Disisi lain, budaya lisan juga ikut mempengaruhi kolerasi budaya baca
sehingga pada akhirnya mempengaruhi selera beli dan daya beli mereka. Belum
lagi surut lompatan budaya lisan, lahirlah budaya audio-visual berupa televisi.
Kehadiran televisi di tahun 1970-an serta merta
mendorong tradisi lisan ikut terkontaminasi. Hingga tahun 2010
saat ini
terdapat 9.345 program televisi dan 11 jaringan televisi nasional serta
95
televisi lokal yang telah siaran (data Nielsen, Juni 2010). Kehadiran
televisi dalam tataran industri buku, menjadi ancaman terselubung.
Bagaimana tidak, perkembangan media visual yang terus melaju melahirkan
banyak
pilihan dalam hal informasi dan hiburan. Dampaknya, masyarakat pada
umumnya
menjatuhkan pilihan utama sebagai sarana rekreatif dan informatif pada
televisi.
Pepatah tentang “buku gudangnya ilmu dan membaca adalah kuncinya”,
seakan tak berarti di negeri ini.
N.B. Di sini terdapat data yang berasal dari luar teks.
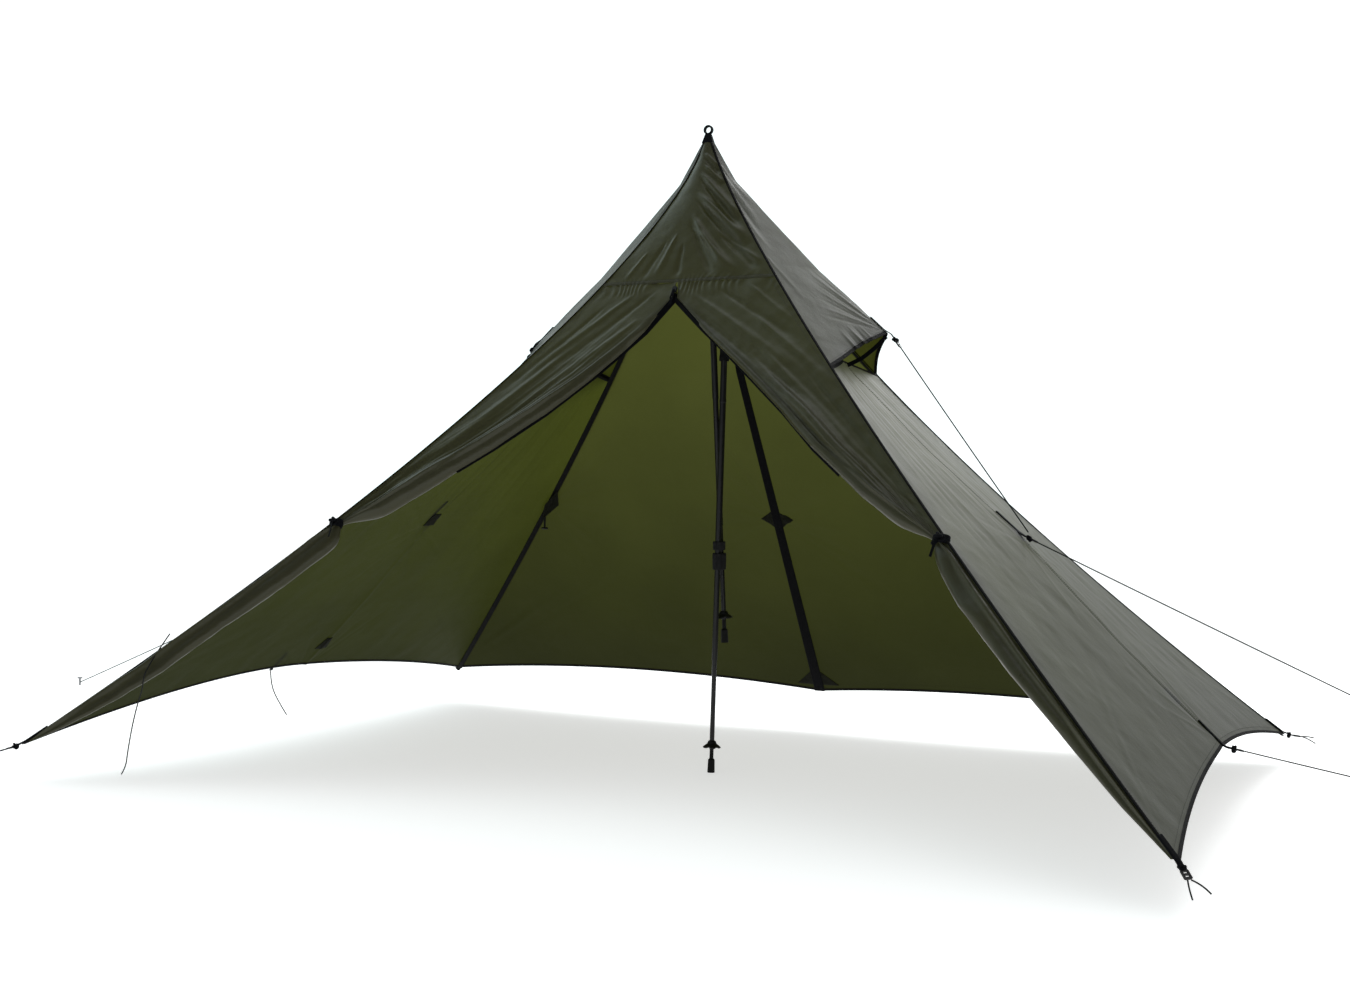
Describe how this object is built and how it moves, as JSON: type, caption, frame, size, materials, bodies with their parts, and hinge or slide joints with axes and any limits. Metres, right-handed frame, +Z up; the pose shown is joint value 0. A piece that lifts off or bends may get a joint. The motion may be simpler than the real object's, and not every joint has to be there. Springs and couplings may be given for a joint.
{
  "type": "pyramid tent",
  "caption": "Rectangular pyramid tent on two strapped trekking poles, with doors tied back, side vent hoods, a zipped back and pegged guylines.",
  "frame": {"origin": "on the ground straight below the apex, in the middle of the base", "axes": "+Z up, +X to the right seen from the doors, doors face -Y"},
  "size_m": [4.926, 2.0769, 1.734],
  "materials": {
    "front_fabric": "woven, waterproof coated",
    "side_fabric": "woven, waterproof coated",
    "binding": "folded woven tape",
    "zip_tape": "knitted zip tape",
    "webbing": "woven webbing",
    "patch": "heavy coated fabric",
    "plastic": "moulded, fine texture",
    "zip_metal": "dark painted",
    "shaft": "dark anodised tube",
    "shaft_light": "dark anodised tube, the thinnest section",
    "grip": "foam and rubber",
    "rubber": "moulded rubber",
    "strap": "hook-and-loop strap",
    "peg": "anodised",
    "cord": "braided"
  },
  "bodies": {
    "canopy": {"apex_cap": "webbing", "back_left_panel": "front_fabric", "back_ridge_tapes": "binding", "back_right_panel": "front_fabric", "back_zip_tape": "zip_tape", "corner_webbing": "webbing", "front_left_line": "cord", "front_ridge_tapes": "binding", "front_top_panel": "front_fabric", "front_zip_slider": "zip_metal", "guyline_pegs": "peg", "hem_bindings": "binding", "hood_bindings": "binding", "left_door_tie": "webbing", "left_front_door": "front_fabric", "left_hanging_cord": "cord", "left_mid_tail": "cord", "left_panel_line": "cord", "left_side_panel": "side_fabric", "left_vent_hood": "side_fabric", "left_zip_tape": "zip_tape", "line_adjusters": "plastic", "panel_patches": "patch", "pole_a_grip": "grip", "pole_a_upper_shaft": "shaft", "pole_b_grip": "grip", "pole_b_upper_shaft": "shaft", "pole_straps": "strap", "ridge_patches": "patch", "right_door_tie": "webbing", "right_front_door": "front_fabric", "right_hood_line": "cord", "right_mid_line": "cord", "right_panel_line": "cord", "right_side_panel": "side_fabric", "right_vent_hood": "side_fabric", "right_zip_tape": "zip_tape", "tie_out_webbing": "webbing"},
    "pole_a_mid": {"pole_a_mid_shaft": "shaft"},
    "pole_a_lower": {"pole_a_lower_shaft": "shaft_light", "pole_a_basket": "plastic", "pole_a_tip_cover": "rubber"},
    "pole_b_mid": {"pole_b_mid_shaft": "shaft"},
    "pole_b_lower": {"pole_b_lower_shaft": "shaft_light", "pole_b_basket": "plastic", "pole_b_tip_cover": "rubber"},
    "left_vent_strut": {"left_vent_strut": "webbing"},
    "right_vent_strut": {"right_vent_strut": "webbing"},
    "front_zip_pull": {"front_zip_pull": "webbing"},
    "back_zip_slider": {"back_zip_slider": "zip_metal"},
    "back_zip_pull": {"back_zip_pull": "webbing"},
    "front_right_adjuster": {"front_right_adjuster": "plastic", "front_right_tail_a": "cord", "front_right_tail_b": "cord"},
    "back_right_adjuster": {"back_right_adjuster": "plastic", "back_right_tail_a": "cord", "back_right_tail_b": "cord"},
    "back_left_toggle": {"back_left_toggle": "plastic"},
    "back_right_toggle": {"back_right_toggle": "plastic"}
  },
  "joints": [
    {"name": "pole_a_mid_slide", "type": "slide", "parent": "canopy", "child": "pole_a_mid", "axis": [0.008, 0.0216, 0.9997], "range_m": [0, 0.15]},
    {"name": "pole_a_lower_slide", "type": "slide", "parent": "pole_a_mid", "child": "pole_a_lower", "axis": [0.008, 0.0216, 0.9997], "range_m": [0, 0.17]},
    {"name": "pole_b_mid_slide", "type": "slide", "parent": "canopy", "child": "pole_b_mid", "axis": [-0.0438, -0.0346, 0.9984], "range_m": [0, 0.03]},
    {"name": "pole_b_lower_slide", "type": "slide", "parent": "pole_b_mid", "child": "pole_b_lower", "axis": [-0.0438, -0.0346, 0.9984], "range_m": [0, 0.03]},
    {"name": "right_vent_strut_hinge", "type": "hinge", "parent": "canopy", "child": "right_vent_strut", "pos_m": [0.505, 0, 1.152], "axis": [0, 1, 0], "range_deg": [-75, 0]},
    {"name": "left_vent_strut_hinge", "type": "hinge", "parent": "canopy", "child": "left_vent_strut", "pos_m": [-0.505, 0, 1.152], "axis": [0, -1, 0], "range_deg": [-75, 0]},
    {"name": "front_zip_pull_hinge", "type": "hinge", "parent": "canopy", "child": "front_zip_pull", "pos_m": [0, -0.20383, 1.26947], "axis": [1, 0, 0], "range_deg": [-80, 0]},
    {"name": "back_zip_slide", "type": "slide", "parent": "canopy", "child": "back_zip_slider", "axis": [0, -0.5873, 0.8094], "range_m": [0, 1.14]},
    {"name": "back_zip_pull_hinge", "type": "hinge", "parent": "back_zip_slider", "child": "back_zip_pull", "pos_m": [0, 0.93013, 0.16017], "axis": [1, 0, 0], "range_deg": [0, 80]},
    {"name": "front_right_adjuster_swing", "type": "hinge", "parent": "canopy", "child": "front_right_adjuster", "pos_m": [1.40241, -1.01361, 0.08539], "axis": [0.6332, 0.774, 0], "range_deg": [-35, 35]},
    {"name": "back_right_adjuster_swing", "type": "hinge", "parent": "canopy", "child": "back_right_adjuster", "pos_m": [1.41885, 1.01666, 0.07678], "axis": [-0.304, 0.9527, 0], "range_deg": [-10, 60]},
    {"name": "back_left_toggle_swing", "type": "hinge", "parent": "canopy", "child": "back_left_toggle", "pos_m": [-0.81618, 0.58976, 0.663], "axis": [1, 0, 0], "range_deg": [-25, 25]},
    {"name": "back_right_toggle_swing", "type": "hinge", "parent": "canopy", "child": "back_right_toggle", "pos_m": [0.74898, 0.54119, 0.663], "axis": [1, 0, 0], "range_deg": [-25, 25]}
  ]
}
Meskipun Bank Dunia mengemukakan pertumbuhan
kelas menengah Indonesia meningkat pesat selama tujuh tahun terakhir. Pada
2003, jumlah kelas menengah hanya 37,7 persen dari total populasi, sedangkan
pada 2010 kelas menengah Indonesia mencapai 134 juta jiwa atau 56,5 persen (HU
Pikiran Rakyat, 2/5/2011) ternyata tidak signifikan dengan peningkatan pembaca
buku.
Masih minimnya pembaca buku masyarakat negeri ini, setidaknya jangan hanya diperdebatkan saja. Kita membutuhkan solusi alternatif dalam
meningkatkan kegemaran membaca. Guru di sekolah, orang tua di rumah, dan
penerbit serta pemangku kepentingan menjadi tumpuan harapan menjadi cikal bakal
tradisi membaca semakin tumbuh. Era digital bukanlah alasan untuk menyisihkan
buku dari hadapan kita, justru digital dapat dimanfaatkan sebagai pendukung
tumbuhnya minat baca masyarakat. Oleh sebab itu, mulailah membudayakan tradisi
membaca dengan 3S, di Sini, Sekarang, dan dari diri Sendiri!